→ WORKING DATA:

+ + + +

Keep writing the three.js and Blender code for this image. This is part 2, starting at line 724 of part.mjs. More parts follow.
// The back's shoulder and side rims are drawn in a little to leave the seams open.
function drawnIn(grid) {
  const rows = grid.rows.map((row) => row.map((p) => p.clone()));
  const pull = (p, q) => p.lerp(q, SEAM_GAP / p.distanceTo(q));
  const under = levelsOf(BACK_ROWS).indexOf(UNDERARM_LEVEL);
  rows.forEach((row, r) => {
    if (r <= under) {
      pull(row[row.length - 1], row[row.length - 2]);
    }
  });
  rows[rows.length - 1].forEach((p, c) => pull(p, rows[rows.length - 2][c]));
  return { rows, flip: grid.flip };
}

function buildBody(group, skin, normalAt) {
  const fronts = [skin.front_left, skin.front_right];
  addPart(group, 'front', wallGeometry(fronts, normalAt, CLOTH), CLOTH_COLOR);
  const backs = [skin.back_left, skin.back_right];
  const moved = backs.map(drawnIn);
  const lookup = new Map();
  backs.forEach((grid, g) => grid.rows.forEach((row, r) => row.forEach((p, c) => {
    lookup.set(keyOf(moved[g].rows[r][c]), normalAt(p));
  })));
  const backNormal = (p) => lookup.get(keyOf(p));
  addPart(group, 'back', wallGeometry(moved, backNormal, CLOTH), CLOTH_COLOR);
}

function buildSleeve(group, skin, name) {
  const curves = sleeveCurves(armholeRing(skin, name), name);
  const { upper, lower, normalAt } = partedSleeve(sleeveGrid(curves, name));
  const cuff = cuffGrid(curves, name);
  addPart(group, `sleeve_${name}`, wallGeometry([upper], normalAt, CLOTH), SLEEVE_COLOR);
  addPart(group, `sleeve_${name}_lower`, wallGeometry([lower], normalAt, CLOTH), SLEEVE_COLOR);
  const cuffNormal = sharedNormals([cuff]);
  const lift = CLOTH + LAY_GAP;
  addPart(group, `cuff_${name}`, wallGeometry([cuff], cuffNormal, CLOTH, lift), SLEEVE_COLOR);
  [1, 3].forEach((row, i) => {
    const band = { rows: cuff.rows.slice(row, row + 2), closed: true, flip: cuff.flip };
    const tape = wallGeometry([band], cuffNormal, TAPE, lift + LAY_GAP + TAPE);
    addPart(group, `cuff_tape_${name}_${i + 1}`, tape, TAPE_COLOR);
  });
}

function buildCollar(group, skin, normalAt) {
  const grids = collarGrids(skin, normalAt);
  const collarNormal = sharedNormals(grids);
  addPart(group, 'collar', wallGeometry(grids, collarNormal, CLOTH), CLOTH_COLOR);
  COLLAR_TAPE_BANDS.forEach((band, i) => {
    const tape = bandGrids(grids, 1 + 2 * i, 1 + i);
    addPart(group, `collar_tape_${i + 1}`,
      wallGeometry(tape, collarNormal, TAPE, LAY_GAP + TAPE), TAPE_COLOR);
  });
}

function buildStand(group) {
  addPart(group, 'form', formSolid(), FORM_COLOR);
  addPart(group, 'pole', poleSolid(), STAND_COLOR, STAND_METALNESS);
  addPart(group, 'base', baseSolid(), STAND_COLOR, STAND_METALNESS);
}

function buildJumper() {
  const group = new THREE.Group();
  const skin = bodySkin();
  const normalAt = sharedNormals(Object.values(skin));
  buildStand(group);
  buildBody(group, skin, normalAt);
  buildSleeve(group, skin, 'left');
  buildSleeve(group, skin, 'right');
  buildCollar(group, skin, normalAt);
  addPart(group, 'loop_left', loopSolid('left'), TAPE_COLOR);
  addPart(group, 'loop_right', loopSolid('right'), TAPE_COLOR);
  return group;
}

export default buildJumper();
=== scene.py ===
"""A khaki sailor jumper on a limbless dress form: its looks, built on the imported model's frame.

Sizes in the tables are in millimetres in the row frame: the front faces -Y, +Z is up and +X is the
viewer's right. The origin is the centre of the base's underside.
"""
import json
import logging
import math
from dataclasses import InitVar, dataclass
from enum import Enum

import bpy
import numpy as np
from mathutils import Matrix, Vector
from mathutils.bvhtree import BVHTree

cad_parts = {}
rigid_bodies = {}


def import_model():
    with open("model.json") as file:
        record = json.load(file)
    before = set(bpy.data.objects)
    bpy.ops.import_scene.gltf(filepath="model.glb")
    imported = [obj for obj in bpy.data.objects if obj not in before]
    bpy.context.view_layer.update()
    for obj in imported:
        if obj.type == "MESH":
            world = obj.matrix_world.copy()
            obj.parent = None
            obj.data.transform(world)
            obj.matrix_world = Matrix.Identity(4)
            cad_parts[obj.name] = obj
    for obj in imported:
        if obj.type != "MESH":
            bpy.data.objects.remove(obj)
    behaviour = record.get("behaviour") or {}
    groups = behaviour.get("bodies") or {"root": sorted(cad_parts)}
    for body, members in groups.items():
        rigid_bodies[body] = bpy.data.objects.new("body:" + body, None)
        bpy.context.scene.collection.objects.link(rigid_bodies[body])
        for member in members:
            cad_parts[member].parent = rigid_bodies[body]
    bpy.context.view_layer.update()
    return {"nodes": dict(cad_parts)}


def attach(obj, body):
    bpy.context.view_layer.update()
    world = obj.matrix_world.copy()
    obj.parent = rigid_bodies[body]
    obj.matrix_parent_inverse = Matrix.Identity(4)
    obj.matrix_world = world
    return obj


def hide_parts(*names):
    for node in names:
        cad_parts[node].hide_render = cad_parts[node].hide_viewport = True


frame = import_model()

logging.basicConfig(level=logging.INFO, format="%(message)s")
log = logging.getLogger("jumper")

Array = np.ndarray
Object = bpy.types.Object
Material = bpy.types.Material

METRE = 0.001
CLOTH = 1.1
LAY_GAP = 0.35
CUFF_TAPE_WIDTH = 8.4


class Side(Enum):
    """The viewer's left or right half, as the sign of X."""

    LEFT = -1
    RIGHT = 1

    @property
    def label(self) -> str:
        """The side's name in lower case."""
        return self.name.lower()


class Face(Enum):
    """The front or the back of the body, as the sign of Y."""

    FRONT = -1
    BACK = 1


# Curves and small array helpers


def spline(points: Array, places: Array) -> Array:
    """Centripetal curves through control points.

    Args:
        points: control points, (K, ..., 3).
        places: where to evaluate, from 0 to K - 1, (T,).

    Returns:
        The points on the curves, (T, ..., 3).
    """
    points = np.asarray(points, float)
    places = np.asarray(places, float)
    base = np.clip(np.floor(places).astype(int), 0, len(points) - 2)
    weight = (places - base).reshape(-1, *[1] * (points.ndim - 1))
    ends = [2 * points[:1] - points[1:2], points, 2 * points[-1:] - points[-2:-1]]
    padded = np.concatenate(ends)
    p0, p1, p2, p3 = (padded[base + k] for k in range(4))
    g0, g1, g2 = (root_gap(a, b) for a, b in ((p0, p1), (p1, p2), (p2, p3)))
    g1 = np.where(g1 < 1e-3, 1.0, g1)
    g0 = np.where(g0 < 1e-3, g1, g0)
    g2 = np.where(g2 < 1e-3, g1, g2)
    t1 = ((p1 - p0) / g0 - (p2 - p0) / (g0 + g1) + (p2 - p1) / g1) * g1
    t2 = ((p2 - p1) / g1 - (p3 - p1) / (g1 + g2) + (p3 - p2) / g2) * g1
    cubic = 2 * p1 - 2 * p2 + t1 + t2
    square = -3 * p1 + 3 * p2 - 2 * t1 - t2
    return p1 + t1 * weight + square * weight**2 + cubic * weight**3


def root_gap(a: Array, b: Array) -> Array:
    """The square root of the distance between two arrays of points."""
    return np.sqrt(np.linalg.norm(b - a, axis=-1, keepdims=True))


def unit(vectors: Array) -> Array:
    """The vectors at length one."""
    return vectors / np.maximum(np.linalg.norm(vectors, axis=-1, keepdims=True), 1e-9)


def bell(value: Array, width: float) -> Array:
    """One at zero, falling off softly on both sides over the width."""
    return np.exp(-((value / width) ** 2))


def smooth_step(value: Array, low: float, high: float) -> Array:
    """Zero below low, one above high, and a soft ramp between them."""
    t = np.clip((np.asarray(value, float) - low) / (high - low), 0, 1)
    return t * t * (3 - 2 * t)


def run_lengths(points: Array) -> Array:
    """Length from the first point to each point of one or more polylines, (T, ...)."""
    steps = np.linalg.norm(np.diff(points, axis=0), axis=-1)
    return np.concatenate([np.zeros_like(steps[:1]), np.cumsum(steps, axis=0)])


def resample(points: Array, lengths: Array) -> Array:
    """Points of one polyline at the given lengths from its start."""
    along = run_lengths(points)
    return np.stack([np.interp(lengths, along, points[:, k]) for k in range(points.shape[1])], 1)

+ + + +

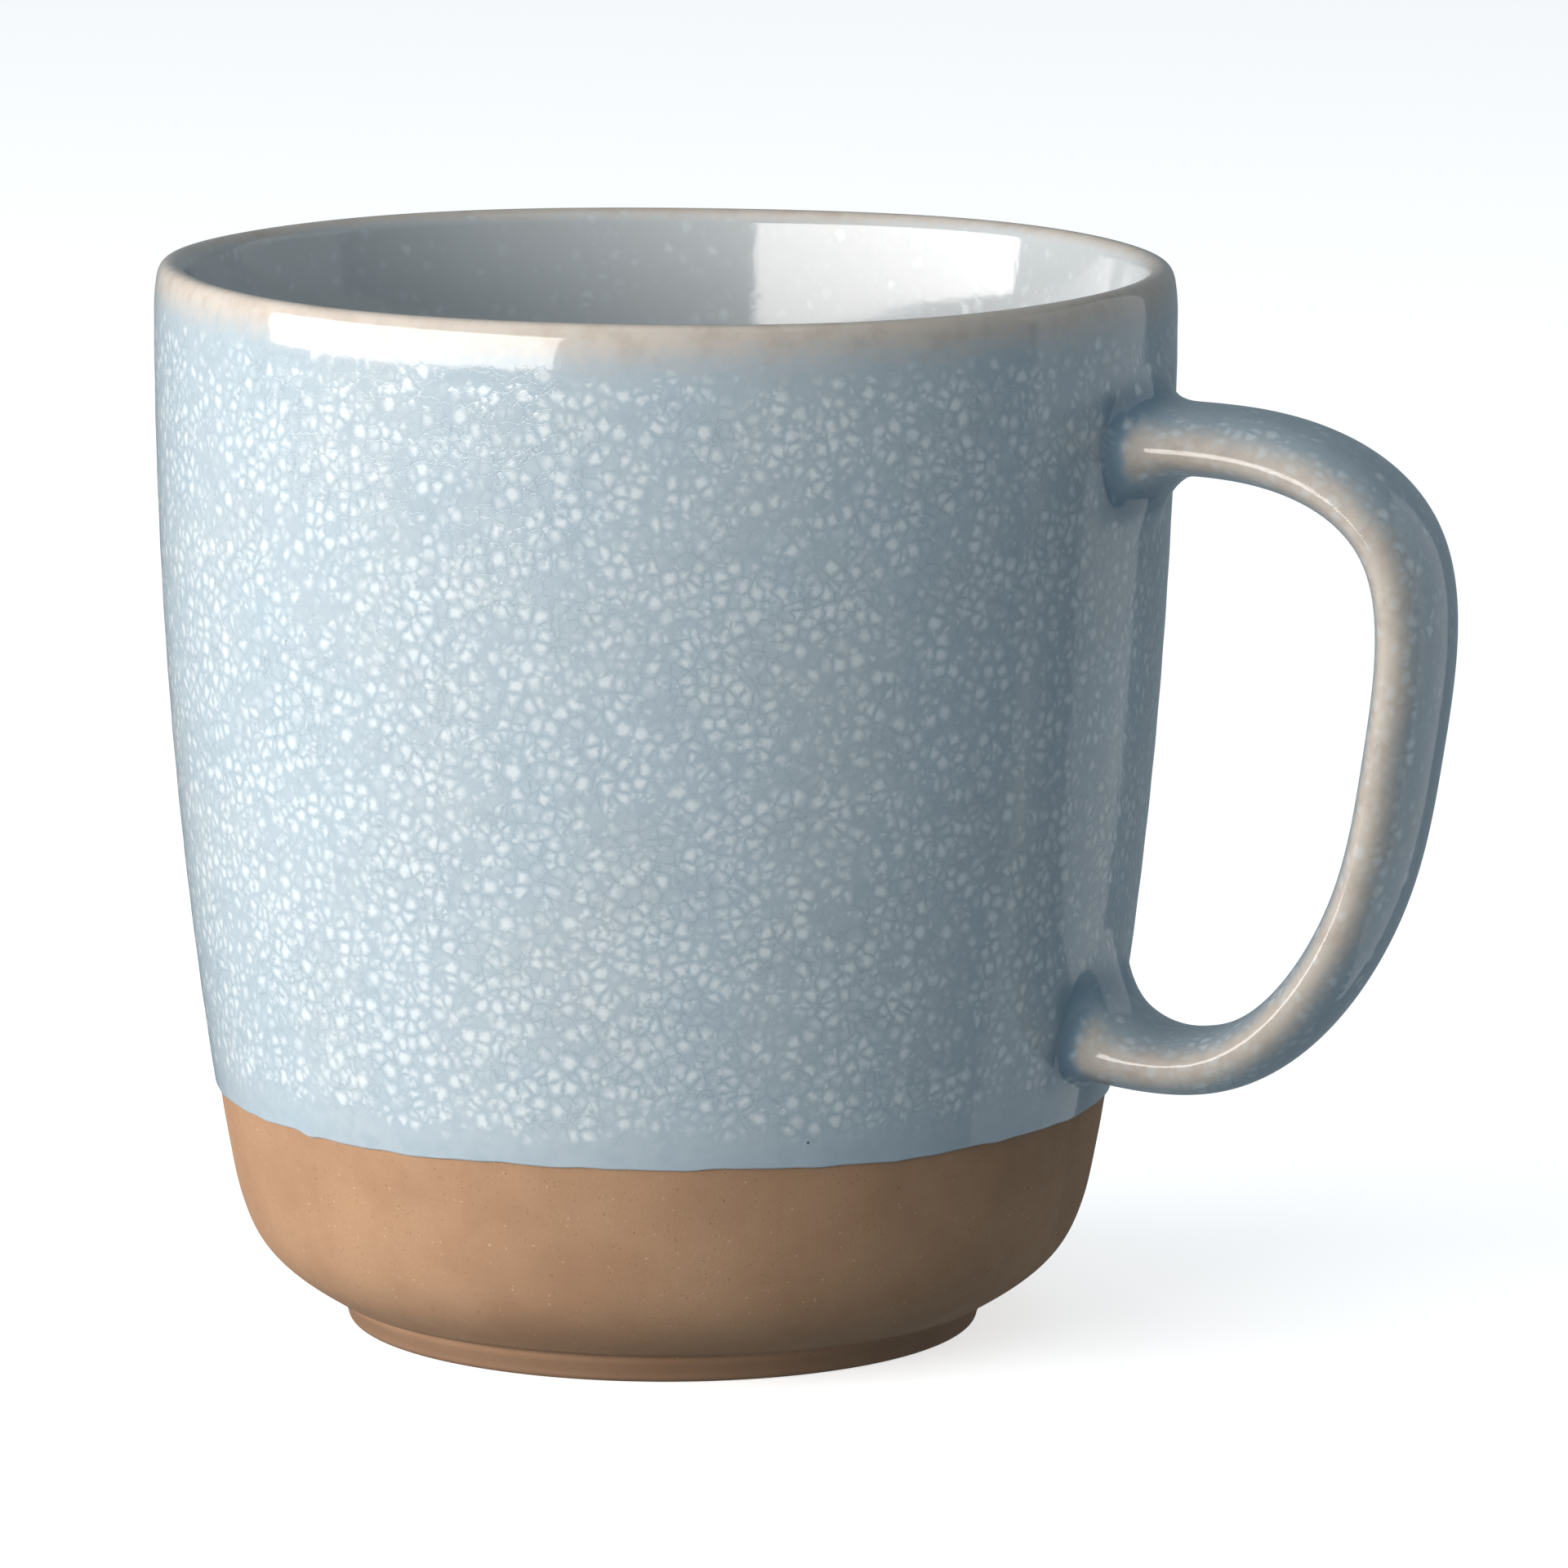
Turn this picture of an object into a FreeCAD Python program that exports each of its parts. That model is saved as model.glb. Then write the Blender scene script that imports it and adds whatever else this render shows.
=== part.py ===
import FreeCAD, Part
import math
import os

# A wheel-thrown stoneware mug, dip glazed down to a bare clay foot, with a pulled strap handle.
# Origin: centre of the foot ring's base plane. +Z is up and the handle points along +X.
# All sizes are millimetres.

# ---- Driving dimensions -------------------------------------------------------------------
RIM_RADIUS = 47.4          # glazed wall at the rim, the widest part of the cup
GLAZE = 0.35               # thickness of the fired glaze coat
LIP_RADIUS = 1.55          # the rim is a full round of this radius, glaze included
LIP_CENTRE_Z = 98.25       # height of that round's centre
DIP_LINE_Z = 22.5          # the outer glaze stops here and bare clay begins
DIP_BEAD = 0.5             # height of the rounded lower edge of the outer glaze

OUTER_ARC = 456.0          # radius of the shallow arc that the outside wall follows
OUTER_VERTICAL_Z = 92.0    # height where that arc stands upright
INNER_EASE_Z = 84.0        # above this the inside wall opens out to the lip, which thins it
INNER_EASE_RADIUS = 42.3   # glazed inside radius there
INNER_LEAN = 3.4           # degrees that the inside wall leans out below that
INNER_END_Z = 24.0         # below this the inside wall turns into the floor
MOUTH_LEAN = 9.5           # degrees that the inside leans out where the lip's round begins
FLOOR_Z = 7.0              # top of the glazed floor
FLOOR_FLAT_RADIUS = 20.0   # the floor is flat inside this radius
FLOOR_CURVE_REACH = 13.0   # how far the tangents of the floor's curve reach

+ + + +

→ PROBLEM DETAILS: Output, from the data above, the lines from the line with "for node in" to the line with "places: where to" exactly as they stand, both ends included and nothing else.

→ RESULT OF THIS EXERCISE:
    for node in names:
        cad_parts[node].hide_render = cad_parts[node].hide_viewport = True


frame = import_model()

logging.basicConfig(level=logging.INFO, format="%(message)s")
log = logging.getLogger("jumper")

Array = np.ndarray
Object = bpy.types.Object
Material = bpy.types.Material

METRE = 0.001
CLOTH = 1.1
LAY_GAP = 0.35
CUFF_TAPE_WIDTH = 8.4


class Side(Enum):
    """The viewer's left or right half, as the sign of X."""

    LEFT = -1
    RIGHT = 1

    @property
    def label(self) -> str:
        """The side's name in lower case."""
        return self.name.lower()


class Face(Enum):
    """The front or the back of the body, as the sign of Y."""

    FRONT = -1
    BACK = 1


# Curves and small array helpers


def spline(points: Array, places: Array) -> Array:
    """Centripetal curves through control points.

    Args:
        points: control points, (K, ..., 3).
        places: where to evaluate, from 0 to K - 1, (T,).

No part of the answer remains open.